Bayesian optimization is a sequential design strategy for global optimization of black-box functions that doesn't require derivatives.
Contents
History
The term is generally attributed to Jonas Mockus and is coined in his work from a series of publications on global optimization in the 1970s and 1980s.
Strategy
Since the objective function is unknown, the Bayesian strategy is to treat it as a random function and place a prior over it. The prior captures our beliefs about the behaviour of the function. After gathering the function evaluations, which are treated as data, the prior is updated to form the posterior distribution over the objective function. The posterior distribution, in turn, is used to construct an acquisition function (often also referred to as infill sampling criteria) that determines what the next query point should be.
Examples
Examples of acquisition functions include probability of improvement, expected improvement, Bayesian expected losses, upper confidence bounds (UCB), Thompson sampling and mixtures of these. They all trade-off exploration and exploitation so as to minimize the number of function queries.

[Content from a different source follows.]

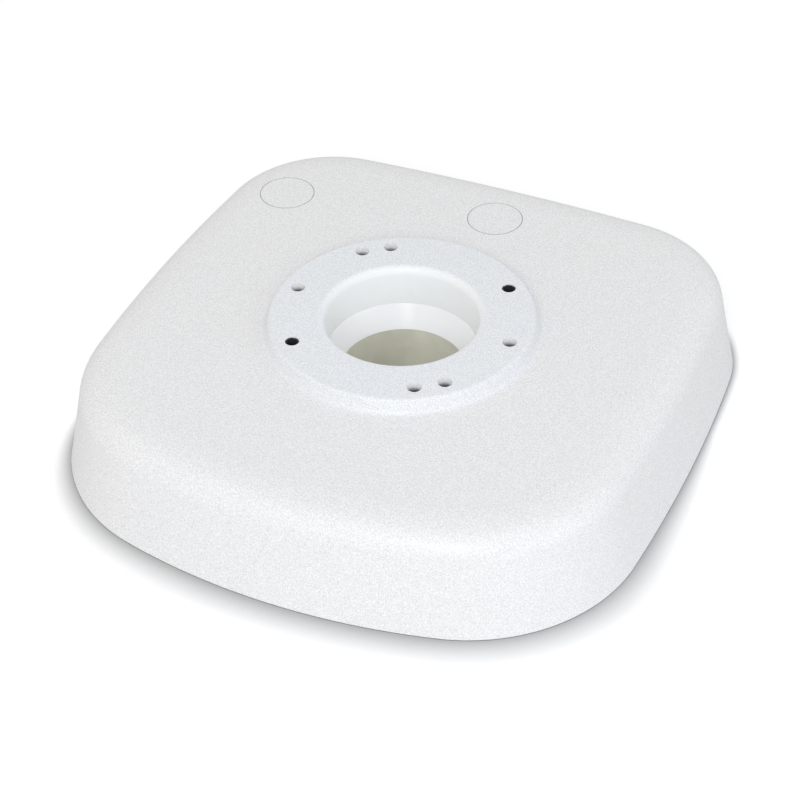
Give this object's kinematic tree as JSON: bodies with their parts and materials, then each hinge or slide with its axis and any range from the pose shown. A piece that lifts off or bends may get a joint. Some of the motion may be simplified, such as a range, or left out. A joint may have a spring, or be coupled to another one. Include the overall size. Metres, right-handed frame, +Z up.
{
  "type": "radar dome antenna",
  "caption": "Low rounded-square radome with a raised bolting ring and a hollow centre, over a base plate with a belt-driven turning antenna array inside.",
  "frame": {"origin": "on the axis of the hollow hub, at the height of the radome's rim. The centre of the plan's box is 3.0 mm in front of that axis, because the front side is bowed more than the back", "axes": "+Z up through the hub, +X to the right and -Y towards the front side, which is bowed a little more than the others"},
  "size_m": [0.4534, 0.4587, 0.0898],
  "materials": {
    "gelcoat_white": "satin white gelcoat with a fine orange-peel grain",
    "funnel_white": "glossy white moulding",
    "hub_khaki": "plain khaki-grey moulded tube",
    "rubber_black": "black rubber",
    "cast_aluminium": "cast, light grey, matt",
    "bright_aluminium": "pressed and turned, satin",
    "stainless": "turned stainless steel",
    "brass": "turned brass",
    "counterweight_grey": "cast, dark grey",
    "black_plastic": "black moulded plastic",
    "grey_plastic": "grey sleeve",
    "circuit_green": "green solder mask",
    "array_cream": "bare laminate",
    "copper": null
  },
  "bodies": {
    "base": {"base_plate": "cast_aluminium", "base_gasket": "rubber_black", "hub_tube": "hub_khaki", "hub_funnel": "funnel_white", "collar_seal": "rubber_black", "bearing_inner_race": "stainless", "bearing_retainer": "bright_aluminium", "motor_bracket": "bright_aluminium", "drive_motor": "black_plastic", "drive_belt": "rubber_black", "control_board": "circuit_green", "power_board": "circuit_green", "processor_shield": "bright_aluminium", "heat_sink": "black_plastic", "inductor": "copper", "capacitor_1": "grey_plastic", "capacitor_2": "grey_plastic", "power_connector": "black_plastic", "network_connector": "black_plastic", "breather_vent": "black_plastic", "home_sensor": "black_plastic", "brush_block": "black_plastic", "board_cable": "black_plastic", "motor_cable": "black_plastic", "cover_screw_1": "stainless", "cover_screw_2": "stainless", "cover_screw_3": "stainless", "cover_screw_4": "stainless", "cover_screw_5": "stainless", "cover_screw_6": "stainless", "cover_screw_7": "stainless", "cover_screw_8": "stainless", "hub_screw_1": "stainless", "hub_screw_2": "stainless", "hub_screw_3": "stainless", "hub_screw_4": "stainless", "base_insert_1": "brass", "base_insert_2": "brass", "base_insert_3": "brass", "base_insert_4": "brass"},
    "radome": {"radome_shell": "gelcoat_white", "blanking_plug_left": "gelcoat_white", "blanking_plug_right": "gelcoat_white", "mount_bush_1": "rubber_black", "mount_bush_2": "rubber_black"},
    "turntable": {"turntable": "cast_aluminium", "bearing_outer_race": "stainless", "turntable_pulley": "black_plastic", "slip_ring": "brass", "counterweight": "counterweight_grey", "home_magnet": "stainless", "reflector_tray": "bright_aluminium", "patch_board": "array_cream", "rf_module": "cast_aluminium", "rf_module_lid": "bright_aluminium", "array_bracket_left": "bright_aluminium", "array_bracket_right": "bright_aluminium"},
    "ball_cage": {"bearing_ball_cage": "brass"},
    "motor_rotor": {"motor_pulley": "bright_aluminium", "motor_shaft": "stainless"}
  },
  "joints": [
    {"name": "radome_lift", "type": "slide", "parent": "base", "child": "radome", "axis": [0, 0, 1], "range_m": [0, 0.15]},
    {"name": "turntable_spin", "type": "hinge", "parent": "base", "child": "turntable", "pos_m": [0, 0, 0.022], "axis": [0, 0, 1], "continuous": true},
    {"name": "ball_cage_spin", "type": "hinge", "parent": "base", "child": "ball_cage", "pos_m": [0, 0, 0.022], "axis": [0, 0, 1], "continuous": true},
    {"name": "motor_spin", "type": "hinge", "parent": "base", "child": "motor_rotor", "pos_m": [0.15, 0.15, 0.0165], "axis": [0, 0, 1], "continuous": true}
  ],
  "couplings": [
    {"joint": "ball_cage_spin", "follows": "turntable_spin", "ratio": 0.52586},
    {"joint": "motor_spin", "follows": "turntable_spin", "ratio": 6.8182}
  ]
}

As such, Bayesian optimization is well suited for functions that are very expensive to evaluate.
Solution methods
The maximum of the acquisition function is typically found by resorting to discretization or by means of an auxiliary optimizer.
Applications
The approach has been applied to solve a wide range of problems, including learning to rank, interactive animation, robotics, sensor networks, automatic algorithm configuration, automatic machine learning toolboxes, reinforcement learning, planning, visual attention, architecture configuration in deep learning, etc.